The regular equivalence concept is a very important one for sociologists using social network methods, because it accords well with the notion of a "social role". Two actors are regularly equivalent if they are equally related to equivalent (but not necessarily the same, or same number of) equivalent others. Regular equivalences can be exact or approximate. Unlike the structural and automorphic equivalence definitions, there may be many valid ways of classifying actors into regular equivalence sets for a given graph - and more than one may be meaningful.

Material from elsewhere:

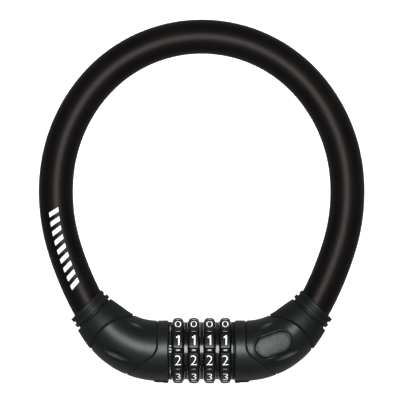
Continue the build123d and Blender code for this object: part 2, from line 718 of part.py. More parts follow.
def assembly():
    """Every piece, by node name."""
    pieces = cable_pieces()
    pieces["left_end_housing"] = left(end_housing(CORE_BASE_R + SKIN_GAP))
    pieces["right_end_housing"] = right_end_housing()
    back, front = cover_half(False), cover_half(True)
    pieces["left_cover_front"] = left(front)
    pieces["left_cover_back"] = left(back)
    pieces["right_cover_front"] = front - z_prism(button_area(BUTTON_GAP), 0, END_R + 4)
    pieces["right_cover_back"] = back
    pieces["left_cover_screws"] = [left(s) for s in cover_screws()]
    pieces["right_cover_screws"] = cover_screws()
    pieces["left_anchor_block"] = left_anchor_block()
    pieces["right_anchor_block"] = right_anchor_block()
    pieces["left_ferrule"], pieces["right_ferrule"] = left(ferrule()), ferrule()
    pieces["left_anchor_pin"], pieces["right_anchor_pin"] = left(anchor_pin()), anchor_pin()
    pieces["left_cable_boot"], pieces["right_cable_boot"] = left(cable_boot()), cable_boot()
    pieces["cable_rope_left_end"] += left(rope_tail())
    pieces["cable_rope_right_end"] += rope_tail()
    pieces["lock_core"] = lock_core()
    pieces["dial_spacers"] = dial_spacers()
    pieces["dial_end_disc"] = dial_end_disc()
    pieces["code_set_ring"] = code_set_ring()
    pieces["detent_balls"] = detent_balls()
    pieces["detent_springs"] = detent_springs()
    wheel, clutch = dial_wheel(), clutch_ring()
    for k in range(DIAL_COUNT):
        pieces[f"dial_wheel_{k + 1}"] = Pos(dial_x(k), 0, 0) * wheel
        pieces[f"clutch_ring_{k + 1}"] = Pos(dial_x(k), 0, 0) * clutch
    pieces["plug_pin"] = plug_pin()
    pieces["release_button"] = release_button()
    pieces["button_spring"] = button_spring()
    pieces["catch_lever"] = catch_lever()
    pieces["catch_pivot_pin"] = catch_pivot_pin()
    return pieces


# The model stands on the floor under its dials, with its footprint centred on the origin.
LIFT = WHEEL_CROWN_R
SHIFT_Y = -(TOP.Y + CABLE_R - WHEEL_CROWN_R * cos(radians(180 / DIGITS - BAR_HALF_ANGLE))) / 2


def main():
    os.makedirs("parts", exist_ok=True)
    for name, piece in assembly().items():
        solids = piece if isinstance(piece, list) else [piece]
        moved = [Pos(0, SHIFT_Y, LIFT) * s for s in solids]
        shape = moved[0] if len(moved) == 1 else Compound(children=[Compound(s.wrapped) for s in moved])
        export_step(shape, f"parts/{name}.step")


if __name__ == "__main__":
    main()
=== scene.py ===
import json
from math import atan2, cos, degrees, hypot, pi, radians, sin, tan

import bpy
import numpy as np
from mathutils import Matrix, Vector
from mathutils.geometry import tessellate_polygon


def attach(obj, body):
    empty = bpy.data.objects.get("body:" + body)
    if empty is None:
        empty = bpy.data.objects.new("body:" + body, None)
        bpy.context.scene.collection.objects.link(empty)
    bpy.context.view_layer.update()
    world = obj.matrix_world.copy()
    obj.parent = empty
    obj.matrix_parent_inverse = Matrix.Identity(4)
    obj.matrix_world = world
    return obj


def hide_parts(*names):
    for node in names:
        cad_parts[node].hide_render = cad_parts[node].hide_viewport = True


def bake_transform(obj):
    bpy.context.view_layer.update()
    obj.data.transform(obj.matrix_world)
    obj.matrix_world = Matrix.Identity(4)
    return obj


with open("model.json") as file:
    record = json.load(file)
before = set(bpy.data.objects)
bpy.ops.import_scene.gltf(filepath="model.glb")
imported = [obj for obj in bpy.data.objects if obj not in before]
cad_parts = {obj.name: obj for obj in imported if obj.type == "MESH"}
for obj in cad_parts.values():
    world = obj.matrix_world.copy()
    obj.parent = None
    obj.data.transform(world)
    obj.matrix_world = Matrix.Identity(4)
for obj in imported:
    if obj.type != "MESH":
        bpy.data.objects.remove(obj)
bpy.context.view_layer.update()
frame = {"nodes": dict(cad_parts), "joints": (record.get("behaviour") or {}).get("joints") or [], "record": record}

# Sizes are in millimetres in the lock's own frame: origin in the middle of the dials, +X along the lock axis
# towards the plug, +Y towards the top of the ring and +Z out of the front.
MM = 0.001
FRONT = np.array([0, 0, 1.0])


def joint_place(name):
    """Where a joint is at rest, in the row frame, in millimetres."""
    found = next(j for j in frame["joints"] if j["name"] == name)
    return np.array(found["pos_m"]) / MM


DIAL_X = [joint_place(f"dial_{k}_turn")[0] for k in (1, 2, 3, 4)]
AXIS = joint_place("dial_1_turn") * (0, 1, 1)
TOP = joint_place("cable_flex_top") - AXIS

# ---- cable ---------------------------------------------------------------------------------------------
CABLE_R = 8.0
UPPER_ARCS = ((66.0, 50.0), (74.0, 35.0), (87.0, 22.0))
LOWER_ARCS = ((150.0, 11.0), (36.0, 16.0))
CABLE_TAIL = 4.0
TOP_BEND = 54.0
SIDE_BEND = 22.0
PRINT_BARS = 9
PRINT_FROM = 19.0  # from the knuckle to the first bar, towards the boot
PRINT_PITCH = 4.3
PRINT_BAR_WIDTH = 2.1
PRINT_SLANT = 1.1
PRINT_HALF_HEIGHT = 2.3
PRINT_SHIFT = 1.2  # towards the outside of the ring
PRINT_LIFT = 0.03
PRINT_ROWS = 5
PRINT_COLUMNS = 9

# ---- dials ---------------------------------------------------------------------------------------------
DIGITS = 10
DIGIT_TURN = 360 / DIGITS
FIRST_NUMERAL_TURN = 54.0
WHEEL_HALF = 2.85
WHEEL_RIM_HALF = 1.8
WHEEL_RIM_R = 15.45
WHEEL_CROWN_R = 15.88
WHEEL_SHOULDER_R = 13.3
WHEEL_BORE_R = 9.2
FACET_R = 15.05
GROOVE_R = 14.3
BAR_HALF = 0.915
BAR_ROUND = 0.6
FACET_BULGE = 0.25
FACET_ANGLES = (4.4, 4.7, 5.3, 6, 7, 9, 11, 13, 15, 17, 18)
FACET_LIP_ANGLE = 4.5
FACET_LIP = 0.3
FACET_BELOW_RIM = 0.12
GROOVE_ANGLE = 3.9
WHEEL_STATIONS = (0.0, 0.4, 0.8, 1.2, 1.5, 1.7, 1.8, 1.9, 2.1, 2.35, 2.6, 2.8)
DIAL_TURN = 3.3
NUMERAL_HEIGHT = 4.7
NUMERAL_LIFT = 0.03
DISC_R = 13.5
DULL_X = 14.35
DULL_FADE = 0.05
WAVE_BAND = 1  # depth below the rim in which a wave acts
RING_X = (-15.3, -13.85)
KNURLS = 60
KNURL_DEPTH = 0.45
RING_HOLE_R = 10.1
KNURL_EDGES = (0.24, 0.46)
RING_CHAMFER = (0.2, 0.25)
SPACER_BORE_R = 7.0
SPACER_RIMS = ((0.75, 0.12), (0.63, 0.0), (0.36, 0.0), (0.24, 0.22), (0.0, 0.26))  # half width, depth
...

There are a number of algorithmic approaches for performing regular equivalence analysis. All are based on searching the neighborhoods of actors and profiling these neighborhoods by the presence of actors of other "types". To the extent that actors have similar "types" of actors at similar distances in their neighborhoods, they are regularly equivalent. This seemingly loose definition can be translated quite precisely into zero and one block rules for making image matrices of proposed regular equivalence blockings. The "goodness" of these images is perhaps the best test of a proposed regular equivalent partitioning. And, the images themselves are the best description of the nature of each "role" in terms of its expected pattern of ties with other roles.
We have only touched the surface of regular equivalence analysis, and the analysis of roles in networks. One major extension that makes role analysis far richer is the inclusion of multiple kinds of ties (that is, stacked or pooled matrices of ties). Another extension is "role algebra" which seeks to identify "underlying" or "generator" or "master" relations from the patterns of ties in multiple tie networks (rather than simply stacking them up or adding them together).